Windows 7 is a stable operating system with several bells and whistles that will appeal to all PC users. But not all PCs will be able to handle Windows 7 and work well. Here's how to find out if your PC is ready before you download and install Windows 7.
The basic system requirements for Windows 7 are these:
32-bit: 1GB of RAM, 1GHz processor and 16GB of hard drive space. 64-bit: 2GB of RAM, 1GHz processor and 20GB of hard drive space. (For Aero visual effects you need a 128MB graphics card with support for DirectX 9.)
But we recommend that you delve a little deeper than that before taking the plunge.
Microsoft's Windows 7 Upgrade Advisor is a free utility that tells you if your PC is ready to run Windows 7. It scans your computer, checking internal components, external peripherals, and programs, and alerts you to potential compatibility issues. It also offers upgrade suggestions, such as which drivers to replace, should you make the move to Windows 7.
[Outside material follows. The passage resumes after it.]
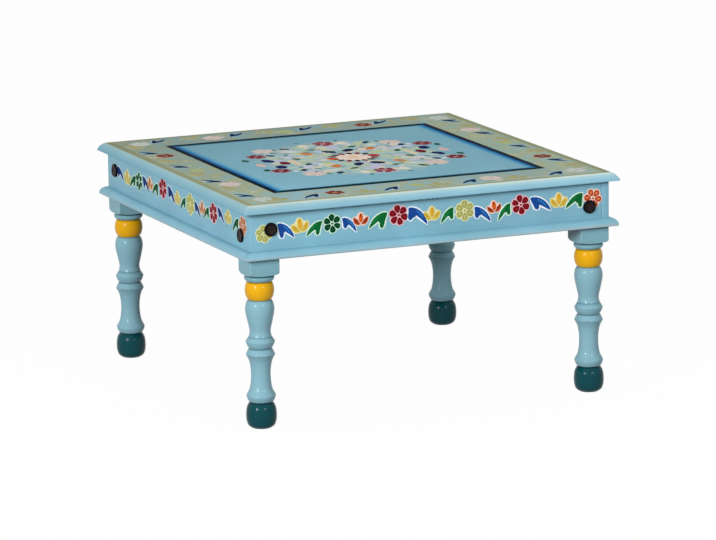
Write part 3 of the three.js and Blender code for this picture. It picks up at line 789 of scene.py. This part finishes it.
# %% [markdown]
# ## Brush strokes
# The flowers are painted stroke by stroke, and so are these. One stroke is a low mound of
# enamel along a short curve: a quadratic Bezier spine, a width that swells and shrinks, and
# a crown of a few tenths of a millimetre. A flat image would show no relief when the light
# comes from the side. Each motif first gets its pale outline, as wider strokes, then its
# colour, then a few light touches on top. All the strokes of a side are computed together
# as one array, and the paint's colour is stored at the points.

# %% The mound of one stroke, for many at once
STATIONS = (1 - np.cos(np.pi * np.linspace(0.08, 0.92, 8))) / 2
SECTION_ACROSS = np.array([1, 0.62, 0, -0.62, -1, -0.5, 0.5])
SECTION_HEIGHT = np.array([0, 0.8, 1, 0.8, 0, 0, 0])
SINK = 0.12 * MM
LAYER_HEIGHTS = np.array([0.16, 0.30, 0.40, 0.50, 0.58]) * MM
OWN_STEP, OWN_STEPS = 0.003 * MM, 17


def stroke_rings(strokes):
    """Across a stroke: width * u^a (1 - u)^b, scaled to peak at 1. Up from the wood: the
    layer's height times (4 u (1 - u))^(1/4). Strokes of one layer differ by microns, so
    that no two of them lie in one plane."""
    spine = np.array([s["spine"] for s in strokes]) * MM
    width = np.array([s["width"] for s in strokes]) * MM
    a, b = np.array([s["swell"] for s in strokes]).T[..., None]
    layer = np.array([s["layer"] for s in strokes])
    u = STATIONS[None]
    peak = (a / (a + b)) ** a * (b / (a + b)) ** b
    half = width[:, None] * u**a * (1 - u) ** b / peak
    t = u[..., None]
    first, middle, last = (spine[:, None, i] for i in range(3))
    line = bent(first, middle, last, t)
    slope = 2 * (1 - t) * (middle - first) + 2 * t * (last - middle)
    slope = slope / np.linalg.norm(slope, axis=-1, keepdims=True)
    normal = np.stack([-slope[..., 1], slope[..., 0]], -1)
    flat = line[:, :, None] + normal[:, :, None] * (half[..., None] * SECTION_ACROSS)[..., None]
    own = OWN_STEP * (np.arange(len(strokes)) % OWN_STEPS)
    crown = (LAYER_HEIGHTS[layer] + own)[:, None] * (4 * u * (1 - u)) ** 0.25
    up = crown[..., None] * SECTION_HEIGHT - SINK * (np.arange(7) > 4)
    return np.concatenate([flat, up[..., None]], -1)


def painted(name, strokes, to_place, material):
    """All strokes as one mesh. to_place takes (right, up, out) to the table's x, y and z."""
    rings = to_place(stroke_rings(strokes))
    made = piece(name, rings, material, crease=60)
    colours = np.repeat([linear(s["colour"]) for s in strokes], rings[0].size // 3, axis=0)
    made.data.color_attributes.new("paint", "FLOAT_COLOR", "POINT").data.foreach_set(
        "color", colours.astype(np.float32).ravel())
    return made

# %% [markdown]
# ## Motifs
# The painter's alphabet is small: a six-petalled flower, a tulip of three petals, and a leaf
# split into a long and a short lobe. Each is drawn about its own middle, in millimetres, and
# then moved, turned, scaled or mirrored into its place.

# %% The alphabet
PAINTS = {  # colour, light, outline
    "blue": ("#1c4a98", "#2a70b8", "#e6f2fb"),
    "green": ("#0d6632", "#157a3c", "#d6f2dc"),
    "dark_green": ("#083c26", "#0f5632", "#c8ecce"),
    "wine": ("#64101e", "#942634", "#cf9a9c"),
    "red": ("#76101d", "#961c2a", "#f2b8be"),
    "orange": ("#dc6424", "#b2441c", "#f9d6c8"),
    "coral": ("#c04a28", "#e08658", "#f8d8c6"),
    "yellow": ("#e4b23a", "#d8bc4c", "#ebe4ac"),
    # darker copies of blue and green, painted shade for the left board's garland
    "deep_blue": ("#0f2c64", "#164480", "#cfe1f1"),
    "deep_green": ("#084527", "#0f5834", "#c4e6d0"),
    "straw": ("#cdb658", "#c6be78", "#dcdca8"),
    "peach": ("#b46a46", "#c6946e", "#e6ccb8"),
    "olive": ("#acac60", "#c6c67e", "#e6e8b4"),
    "navy": ("#0d274c", "#1a4a78", "#a8c8d8"),
    "rust": ("#6e1f20", "#a84a38", "#c49c84"),
    "mint": ("#b6c07a", "#c8d08c", "#b4c09a"),
    "pink": ("#e6d0c8", "#ece2e0", "#d2cec0"),
    "cream": ("#d0d8d2", "#dee4e2", "#c2ccbc"),
    "tan": ("#bab078", "#b6b686", "#aebca6"),
}
TULIP_VEINS = {"yellow": "#d09a30", "orange": "#74281a", "straw": "#b8a454",
               "peach": "#98543a", "tan": "#b8a466"}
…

It's a good idea to run Upgrade Advisor, which takes only a few minutes, if you plan to install Windows 7.
After downloading and installing Upgrade Advisor, you'll see an opening screen that advises you to connect all of your external devices, such as hard drives, cameras, MP3 players, and so on:
We ran the Upgrade Advisor on a 2-year-old notebook that with a 1.6GHz Intel Pentium T2060 processor, 1GB of RAM, a 160GB hard drive. This system runs Vista sluggishly-no surprise given the 1 gig of memory-and based on initial reports from Redmond, we thought it might perform better with Windows 7.
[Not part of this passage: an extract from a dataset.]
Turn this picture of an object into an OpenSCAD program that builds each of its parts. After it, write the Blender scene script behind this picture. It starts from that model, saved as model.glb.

The compatibility check took about 6 minutes and found a few potential issues. While the processor, memory, and hard drive met Windows 7's minimum requirements, Upgrade Advisor recommended that we download the latest driver for the Realtek Wireless 802.11b/g USB 2.0 network adaptor before installing Win 7. It didn't find potential conflicts with any installed programs.
Upgrade Advisor also pointed out that Windows 7 doesn't include web filtering (Windows Mail and Parental Controls), and it included a link to Microsoft's Windows Live Essentials site, where you can download the free Family Safety utility.